Nenhum desses motivos isoladamente explica as manifestações. Todos eles e outros mais, somados, sim!
Enfim, por que essa indignação não explodiu antes? A meu ver, porque Lula e Dilma foram protegidos por bons resultados econômicos: inflação contida, diminuição do desemprego, crédito abundante e barato como incentivo ao consumo e aumentos salariais satisfatórios.
Poucos estavam dispostos a ouvir que a falta de sustentabilidade dos resultados obtidos no curto prazo iria se transformar em graves problemas no médio e no longo prazos.
Aconteceu. Mais cedo do que se esperava, o quadro mudou. A inflação, em especial o custo dos alimentos, deu um salto astronômico. O emprego parou de crescer, o crédito diminuiu, os juros aumentaram e os aumentos de salários apenas recuperam a inflação, quando muito.
A couraça que protegeu Lula e Dilma está se rompendo. A era Lula vai chegando ao fim, e Dilma vai se esvaindo. Passaram a ser atingidos pela revolta que estava encruada na alma dos brasileiros. Pensaram que o povo estava morto.
Até agora, apenas uma parcela da população mostrou a sua indignação. Começou pelos que têm mais acesso à informação. O restante do povo começa aos poucos a se manifestar, o que se percebe nas pesquisas realizadas pelo Datafolha.
Todos tiveram ganhos econômicos nas últimas décadas, mas suas expectativas também são de que a inflação não acabe com as suas conquistas.

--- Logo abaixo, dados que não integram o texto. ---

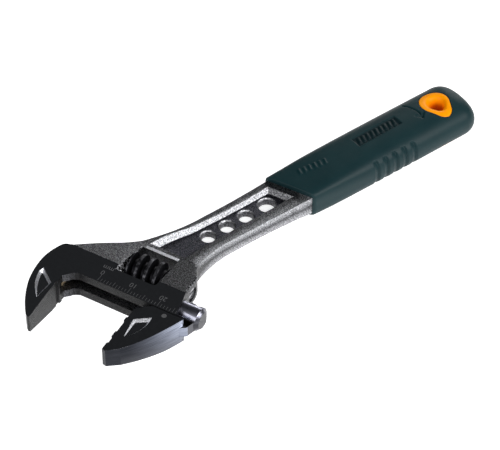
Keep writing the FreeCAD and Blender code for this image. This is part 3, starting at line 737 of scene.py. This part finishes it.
def make_scale():
    """Etched jaw-opening scale: a mark for each millimetre, longer at each fifth and tenth."""
    etched = etched_material()
    points, faces = [], []
    for mark in range(27):
        b = SCALE_ZERO - mark * SCALE_PITCH
        reach = 2.3 if mark % 10 == 0 else 1.75 if mark % 5 == 0 else 1.15
        near, far = SCALE_EDGE, SCALE_EDGE + reach
        left, right = b - MARK_HALF, b + MARK_HALF
        corners = [(near, left), (far, left), (far, right), (near, right)]
        bar_points, bar_faces = etched_bar(corners, ETCH_HEIGHT)
        faces += [tuple(index + len(points) for index in face) for face in bar_faces]
        points += bar_points
    make_piece("scale_marks", [tuple(p) for p in points], faces, etched, "frame", False)
    place_text("scale_0", "0", TEXT_ROW, SCALE_ZERO + 0.3, etched)
    place_text("scale_10", "10", TEXT_ROW, SCALE_ZERO - 10.0, etched)
    place_text("scale_20", "20", TEXT_ROW, SCALE_ZERO - 20.0, etched)
    place_text("scale_unit", "mm", UNIT_ROW, SCALE_ZERO - 0.2, etched)
    make_pointer(etched)


def make_pointer(etched):
    """Round pointer dot on each side of the movable jaw."""
    sides = 24
    centre_a, centre_b, radius = 18.6, -29.5, 0.75
    for name, face in (("pointer_top", 1), ("pointer_bottom", -1)):
        low, high = sorted((face * (JAW_HALF - 0.05), face * (JAW_HALF + ETCH_HEIGHT)))
        points = []
        for z in (low, high):
            for step in range(sides):
                turn = 2 * math.pi * step / sides
                place = head(centre_a + radius * math.cos(turn), centre_b + radius * math.sin(turn), z)
                points.append(tuple((place - ORIGIN) / MM))
        faces = ring_faces(2, sides) + [tuple(range(sides - 1, -1, -1)), tuple(range(sides, 2 * sides))]
        make_piece(name, points, faces, etched, "jaw", False)


def place_text(name, words, a, b, material):
    """Etched characters centred at (a, b), read along b with their tops towards the jaws' tips."""
    curve = bpy.data.curves.new(name, "FONT")
    curve.body = words
    curve.size = TEXT_HEIGHT * MM * 1.35
    curve.align_x = "CENTER"
    curve.align_y = "CENTER"
    curve.extrude = 0.02 * MM
    flat = bpy.data.objects.new(name, curve)
    bpy.context.scene.collection.objects.link(flat)
    bpy.context.view_layer.update()
    mesh = bpy.data.meshes.new_from_object(flat.evaluated_get(bpy.context.evaluated_depsgraph_get()))
    bpy.data.objects.remove(flat)
    along = Vector(ALONG_B)
    upward = -Vector(ALONG_A)
    place = Matrix.Identity(4)
    for row in range(3):
        place[row][0] = along[row]
        place[row][1] = upward[row]
        place[row][3] = head(a, b, HEAD_HALF - 0.008)[row]
    mesh.transform(place)
    mesh.materials.clear()
    mesh.materials.append(material)
    obj = bpy.data.objects.new(name, mesh)
    bpy.context.scene.collection.objects.link(obj)
    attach(obj, "frame")


grip = make_grip()
cut_eyelet_hole(grip)
make_eyelet()
make_scale()


# ---------------------------------------------------------------- stage, light and camera


def make_floor():
    mesh = bpy.data.meshes.new("studio_floor")
    reach = 6.0
    level = CAD_BOX[0].z - 0.0002
    corners = [(-reach, -reach, level), (reach, -reach, level), (reach, reach, level), (-reach, reach, level)]
    mesh.from_pydata(corners, [], [(0, 1, 2, 3)])
    mesh.materials.append(floor_material())
    floor = bpy.data.objects.new("studio_floor", mesh)
    bpy.context.scene.collection.objects.link(floor)


def add_light(name, place, size, power):
    """Soft rectangular light, aimed at the origin."""
    light = bpy.data.lights.new(name, "AREA")
    light.shape = "RECTANGLE"
    light.size, light.size_y = size
    light.energy = power
    obj = bpy.data.objects.new(name, light)
    obj.location = place
    aim = -Vector(place)
    obj.rotation_mode = "QUATERNION"
    obj.rotation_quaternion = aim.to_track_quat("-Z", "Y")
    bpy.context.scene.collection.objects.link(obj)


def make_world():
    world = bpy.data.worlds.new("studio")
    world.use_nodes = True
    background = world.node_tree.nodes["Background"]
    background.inputs["Color"].default_value = (0.9, 0.95, 1.0, 1)
    background.inputs["Strength"].default_value = 0.03
    bpy.context.scene.world = world


def make_camera():
    """Long lens from the front left and above."""
    camera = bpy.data.cameras.new("camera")
    camera.lens = 176.4
    camera.sensor_width = 36.0
    camera.clip_start = 0.01
    camera.clip_end = 20.0
    obj = bpy.data.objects.new("camera", camera)
    distance = 0.716
    azimuth = math.radians(-37.3)
    elevation = math.radians(45.0)
    level = math.cos(elevation)
    back = Vector((math.sin(azimuth) * level, -math.cos(azimuth) * level, math.sin(elevation)))
    target = handle(70.246, -5.185, 3.32)
    obj.location = target + back * distance
    obj.rotation_mode = "QUATERNION"
    obj.rotation_quaternion = (-back).to_track_quat("-Z", "Y")
    bpy.context.scene.collection.objects.link(obj)
    bpy.context.scene.camera = obj


make_floor()
make_world()
make_camera()
add_light("key", (0.42, -0.9, 0.74), (0.9, 0.5), 13.0)
add_light("fill", (-1.0, -0.1, 0.65), (0.7, 0.5), 6.0)
add_light("top", (-0.35, -0.5, 1.2), (0.5, 0.5), 4.0)
add_light("back", (0.9, 0.6, 0.42), (0.5, 0.3), 3.0)

bpy.context.scene.view_settings.view_transform = "Standard"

Que a economia produza mais e melhores empregos e que os serviços públicos respondam às suas demandas. Percebem que a estagnação do país pode frustrar-lhes.
As reações das pessoas mais simples levam mais tempo para se tornarem visíveis, mas não deixam de acontecer. Ainda virão mais fortes, à medida que vão se dando conta dos males que este governo tem feito ao país. A presidente, tendo perdido a credibilidade, não tem mais tempo para reformular o modelo político e econômico que o Lula implementou e que se exauriu.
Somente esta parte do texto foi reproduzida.